JPMorgan saw revenue from consumer and community banking business decline 8% from the previous quarter and 13% from a year earlier. Lower credit losses however boosted profits by 15% year-over-year.

Net interest income was down 2% at $7.1 billion, driven by lower deposit margins and spread compression in credit card and auto loans. The bank said net interest income would be flat in the near term.

Expectedly, the bank took a hit in its mortgage production business, with refinancing volumes plunging on higher interest rates. Mortgage production revenue, excluding repurchase losses plummeted 67% from the previous year. Mortgage originations declined 14% year-over-year and 17% quarter-over-quarter to $40.5 billion.
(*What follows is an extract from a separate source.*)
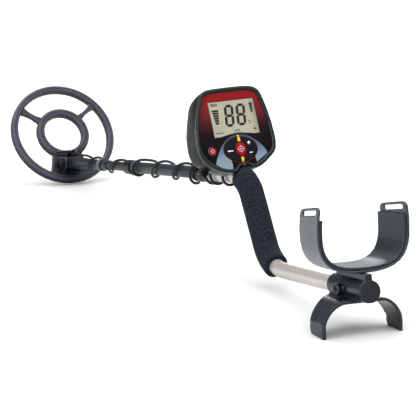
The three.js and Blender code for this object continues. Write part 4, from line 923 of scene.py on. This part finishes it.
def make_icons():
    key_top = 0.6
    # Under the display, the arch rises over the lower edge of the glass.
    make_arch()
    cover = [Vector((-27, -26.45))]
    cover += smooth_line([(-27, -26.45), (-17, -24.6), (-8, -23.3), (0, -22.9), (8, -23.3),
                                                   (17, -24.6), (27, -26.45)])[1:]
    prism("print_glass_cover", [cover], GLASS_TOP + 0.02, GLASS_TOP + 0.16, "black")
    # Yellow pointers above and below the middle key run over the arch and the black keys.
    prism("print_pointer_face", [[(-1.1, -25.9), (-1.35, -28.5), (1.35, -28.5), (1.1, -25.9)],
                                 [(-1.5, -66.0), (1.5, -66.0), (1.6, -65.5), (-1.6, -65.5)]],
          FACE_TOP + 0.16, FACE_TOP + 0.24, "yellow")
    ribs = [bar(-0.5, 0.5, -35.3, -29.2), bar(-0.5, 0.5, -64.8, -58.7)]
    prism("print_pointer_gap", ribs, FACE_TOP + 0.05, 0.62,
          "yellow")
    prism("print_pointer_menu", [[(-1.6, -29.5), (-2.0, -35.4), (-0.62, -35.6), (-0.62, -29.5)],
                                 [(-0.62, -58.4), (-2.0, -58.6), (-1.8, -64.5), (-0.62, -64.5)]],
          key_top + 0.02, key_top + 0.1, "yellow", "menu_key")
    prism("print_pointer_plus", [[(0.62, -29.5), (0.62, -35.6), (2.0, -35.4), (1.6, -29.5)]],
          key_top + 0.02, key_top + 0.1, "yellow", "plus_key")
    prism("print_pointer_minus", [[(0.62, -58.4), (0.62, -64.5), (1.8, -64.5), (2.0, -58.6)]],
          key_top + 0.02, key_top + 0.1, "yellow", "minus_key")
    # A thin red line round the keys, and a target and a standby sign on the two red keys.
    line_outer, line_inner = ellipse(0, -47, 27.3, 18.9, steps=64), ellipse(0, -47, 26.75, 18.35, steps=64)
    prism("print_key_line", [band(line_outer[:33], line_inner[:33]), band(line_outer[32:], line_inner[32:])],
          FACE_TOP + 0.16, FACE_TOP + 0.22, "red_line")
    ring_shapes = half_rings(-44.1, -45.4, 6.0, 5.0)
    prism("print_power_ring", ring_shapes, FACE_TOP + 0.02, FACE_TOP + 0.1, "blue_line")
    prism("print_target", half_rings(0, -47, 4.3, 3.5) + half_rings(0, -47, 1.3, 0.0001)
          + [bar(-5.6, -2.4, -47.35, -46.65), bar(2.4, 5.6, -47.35, -46.65), bar(-0.35, 0.35, -52.6, -49.4),
             bar(-0.35, 0.35, -44.6, -41.4)], 1.62, 1.7, "pale", "pinpoint_key")
    arc_outer = ellipse(-44.1, -45.4, 3.0, 3.0, 125, 415)
    arc_inner = ellipse(-44.1, -45.4, 2.15, 2.15, 125, 415)
    prism("print_standby", [band(arc_outer, arc_inner), bar(-44.5, -43.7, -45.4, -41.9)], 1.22, 1.3, "pale",
          "power_key")
    # A dash on the menu key, a plus and a minus.
    prism("print_menu", [bar(-20.8, -12.2, -49.0, -47.5)], key_top + 0.02, key_top + 0.1, "white", "menu_key")
    plus = [bar(12.0, 16.8, -39.7, -38.3), bar(13.7, 15.1, -41.4, -39.7), bar(13.7, 15.1, -38.3, -36.6)]
    prism("print_plus", plus,
          key_top + 0.02, key_top + 0.1, "white", "plus_key")
    prism("print_minus", [bar(12.6, 17.4, -54.4, -53.1)], key_top + 0.02, key_top + 0.1, "white", "minus_key")


def half_rings(u, w, outer, inner, steps=24):
    a, b = ellipse(u, w, outer, outer, steps=steps), ellipse(u, w, inner, inner, steps=steps)
    half = steps // 2
    return [band(a[:half + 1], b[:half + 1]), band(a[half:], b[half:])]


make_rod()
make_foam()
make_cables()

rounded("coil_housing", "coil", 0.95, 5)
rounded("coil_cover", "skid", 0.95, 2)
rounded("arm_cuff", "cuff", 0.8, 5)
rounded("stand", "stand", 0.8, 5)
rounded("tube_end_plug", "cap", 0.5, 6)
rounded("cuff_pad", "pad", 0.7, 4)
rounded("console_shell", "housing", 0.75, 5)
rounded("console_bezel", "bezel", 0.55, 5)
rounded("stem_tip", "stem", 0.5, 5)
rounded("upper_lock_collar", "black", 0.45, 4)
rounded("lower_lock_collar", "black", 0.45, 4)
rounded("coil_gland", "rubber", 0.4, 5)
rounded("coil_knob", "black", 0.45, 5)
rounded("console_bracket", "black", 0.5, 4)
rounded("cable_plug", "rubber", 0.35, 5)
rounded("plug_ring", "black", 0.3, 3)
rounded("battery_door", "housing", 0.5, 4)
rounded("headphone_jack", "rubber", 0.3, 3)
for name in ("menu_button", "plus_button", "minus_button"):
    rounded(name, "key", 0.3, 3)
rounded("pinpoint_button", "red_key", 0.3, 8)
rounded("power_button", "red_key", 0.25, 8)
for name in ("rod_strap", "middle_strap", "lower_strap"):
    rounded(name, "strap", 0.35, 3)
rounded("clamp_bolt", "dark_steel", 0.3, 2)
rounded("clamp_nut", "dark_steel", 0.3, 2)
bevelled("middle_stem", "stem", 0.4)
bevelled("lower_stem", "stem", 0.4)

keep("face", "faceplate")
keep("screen", "display_window", "display_module")
keep("rubber", "keypad_mat")
keep("board", "circuit_board")
keep("cone", "speaker")
keep("battery", "battery")
keep("rubber", "battery_snap")
keep("steel", "cable_socket", "bracket_screw", "housing_screw_1", "housing_screw_2", "housing_screw_3",
     "housing_screw_4", "cuff_screw_1", "cuff_screw_2")
keep("copper", "transmit_winding", "receive_winding")
keep("black", "upper_collet", "lower_collet", "coil_bolt")
keep("washer", "tilt_washer_left", "tilt_washer_right")

make_icons()
make_display()


# ---- floor, light and camera ----------------------------------------------------------------------------

FLOOR_HALF = 60.0      # metres; far past the edge of any view from above the floor
FLOOR_DROP = 0.0004    # keeps the floor clear of the feet
CAMERA_LENS, SENSOR_WIDTH = 125.48, 36
CAMERA_PLACE = (-0.89848, -2.08234, 0.50620)
CAMERA_RIGHT = (0.90984247, -0.41463292, 0.01631638)
CAMERA_FORWARD = (0.40941301, 0.89059491, -0.19804466)
CAMERA_UP = (0.06758455, 0.18686958, 0.98005719)


def make_stage():
    """A plain pale floor."""
    look = Surface("studio_floor", Roughness=0.9, Specular_IOR_Level=0.2)
    cloud = look.noise(1.3, 3, 0.5)
    look.colour(look.ramp(cloud, (0.3, rgb(190, 190, 189)), (0.7, rgb(196, 196, 195))))
    LOOKS["floor"] = look.material
    corners = ((-1, -1), (1, -1), (1, 1), (-1, 1))
    rows = [(x * FLOOR_HALF, y * FLOOR_HALF, -FLOOR_DROP) for x, y in corners]
    floor = piece("studio_floor", mesh_of("studio_floor", rows, [(0, 1, 2, 3)]), "floor")


def add_light(name, place, target, size, power, colour=(1, 1, 1), size_y=None):
    data = bpy.data.lights.new(name, "AREA")
    data.energy, data.color, data.size = power, colour, size
    if size_y:
        data.shape, data.size_y = "RECTANGLE", size_y
    made = bpy.data.objects.new(name, data)
    made.location = place
    made.rotation_mode = "QUATERNION"
    made.rotation_quaternion = (Vector(target) - Vector(place)).to_track_quat("-Z", "Y")
    bpy.context.scene.collection.objects.link(made)


def make_world():
    world = bpy.data.worlds.new("studio")
    bpy.context.scene.world = world
    world.use_nodes = True
    tree = world.node_tree
    background = tree.nodes["Background"]
    place = tree.nodes.new("ShaderNodeTexCoord").outputs["Generated"]
    split = tree.nodes.new("ShaderNodeSeparateXYZ")
    tree.links.new(place, split.inputs["Vector"])
    sky = tree.nodes.new("ShaderNodeValToRGB")
    tree.links.new(split.outputs["Z"], sky.inputs["Fac"])
    sky.color_ramp.elements[0].position = 0.48
    sky.color_ramp.elements[0].color = (0.08, 0.085, 0.09, 1)
    sky.color_ramp.elements[1].position = 0.80
    sky.color_ramp.elements[1].color = (1.0, 1.0, 1.0, 1)
    tree.links.new(sky.outputs["Color"], background.inputs["Color"])
    background.inputs["Strength"].default_value = 3.4


def make_camera():
    data = bpy.data.cameras.new("photo_view")
    data.lens, data.sensor_width = CAMERA_LENS, SENSOR_WIDTH
    made = bpy.data.objects.new("photo_view", data)
    turned = Matrix((Vector(CAMERA_RIGHT), Vector(CAMERA_UP), -Vector(CAMERA_FORWARD))).transposed().to_4x4()
    made.matrix_world = Matrix.Translation(CAMERA_PLACE) @ turned
    bpy.context.scene.collection.objects.link(made)
    bpy.context.scene.camera = made


make_stage()
make_world()
make_camera()
add_light("key_softbox", (-2.1, -0.8, 0.95), (0, 0, 0.15), 0.9, 34, (0.84, 0.92, 1.0))
add_light("back_softbox", (1.4, 2.2, 1.5), (0, 0.1, 0.1), 1.0, 26, (0.93, 0.96, 1.0))
bpy.context.scene.view_settings.view_transform = "Standard"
The bank posted a mortgage pretax income of $90 million. But excluding repurchases, it posted a loss of $85 million. The bank had already warned that it was likely to see negative mortgage production pre-tax margins in the second half of the year.

JPMorgan expects to have cut 11,000 jobs by the end of the year.

The bank's fixed income trading revenue declined 8% from a year ago. September was marked with higher volatility and lower volumes as the Federal Reserve decided not to go ahead with its plan to taper bond purchases.

Equity trading revenue was however up by 20%, while investment banking fees was up 6%.

Underlying credit trends continue to improve. The bank said it expects to release $150 million in reserves in its card and auto loan division in the fourth quarter. It also expects to release more mortgage reserves if charge offs continue to trend down.

The bank reported a Basel III Tier I Common Capital of 9.3% at the end of the third quarter. Management said during the media call that it still plans to finish the year with a target of 9.5%.

It also said that the bank's legal issues would not interfere with its plans to buy back shares or pay dividend.

Buybacks would still be largely dependent on the stock price and the bank's internal capital targets, Dimon said in the media call.